In this post I try to understand "Data" and how it's related to "Information" and "Knowledge". I also explain the different types of data and on what basis data is classified. All these concepts cannot be covered in a brief article. But I’ll try my best to explain everything. Let’s start from the beginning…
What is Data?
Data can be any set of values which is used to generate information. Data is usually raw and unorganized facts that need to be processed. Once organized, Data can be used to generate valuable information to drive insights.
When many words come together we have a sentence and several sentences form a paragraph. Many paragraphs create a chapter. Which collectively becomes a book. All of these components can both individually and collectively be called data. By collecting, organizing and managing data we turn it into information. ie. words become books.
When raw data is organized, structured and modeled, it generates knowledge and becomes Information. In other words, Information is just data organized in such a way that it generates knowledge. Data is found everywhere. All domains, fields, studies, and sciences constantly create and consume data.
What are the different types of data?
Data can be classified on the basis of — where it is coming from, how it is stored and what is being stored.
Based on Data sources -
Based on where the data comes from it can be classified into -
Primary data: This includes the new raw data that is extracted or collected for the first time. Primary data is usually in an unorganized form without any order or structure. Example — Taking a picture of students for the yearbook.
Secondary data is typically collected from existing sources. It typically is already organized and arranged, and may already be in the form of information. Example - Clipping/cropping the pictures of students from the yearbook.
Based on the structure -
Another way to classify data is by storing and organizing it.
It is data that is arranged or organized according to a structure and follows a predefined data model. This makes it easy to analyze and generate insights from structured data. For example, Tables with several columns(features) and Rows(Observations).
Structured data often has a data model which defines the relationships between tables and the flow of data between different tables. The Best example of structured data is RDBMS (Relational Database management system) which is the base for SQL Data Bases.
Unstructured Data It is the most common type of data. More than 80–90% of the data is unstructured. It is not built on data models and does not have any predefined structure for storage. Unstructured Data is stored in the original format and processed as and when required. Pictures, Videos, emails, tweets, and documents are all unstructured data.
New Unstructured data is being created every day at a rate beyond human perception (2.5 Quintillion Bytes per day, according to [this] article).
Based on Values.
Finally, data can be classified based on the properties of the values being stored.
Qualitative Data cannot be measured or counted. Instead, it is usually Categorical / Nominal or Scalar/Ordinal in Nature.
Nominal — Hot vs Cold
Ordinal — Very cold — cold — warm — hot- Very Hot
Quantitative Data is measured, counted, z and aggregated to generate insights. Any numerical data that is Discrete/counted or Continuous/measured is of this type.

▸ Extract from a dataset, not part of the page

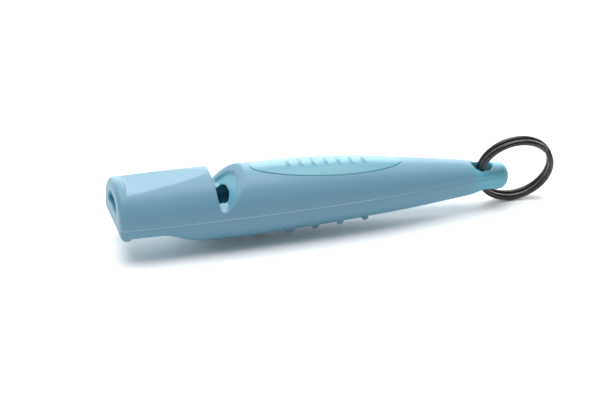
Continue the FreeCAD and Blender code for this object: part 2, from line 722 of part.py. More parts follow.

Discrete - 5 people say it’s hot outside.
Continuous — 34.5 Celsius outside.
By learning the different types of data and how data is structured we gain a foundational understanding of how it can be further processed.
This is very important in the Data Analysis process. When we know what type of data we are looking at and how we can arrange our observation we can easily start generating insights from it. Understanding the nature of data we collect is the first and the biggest step for proper analysis of data.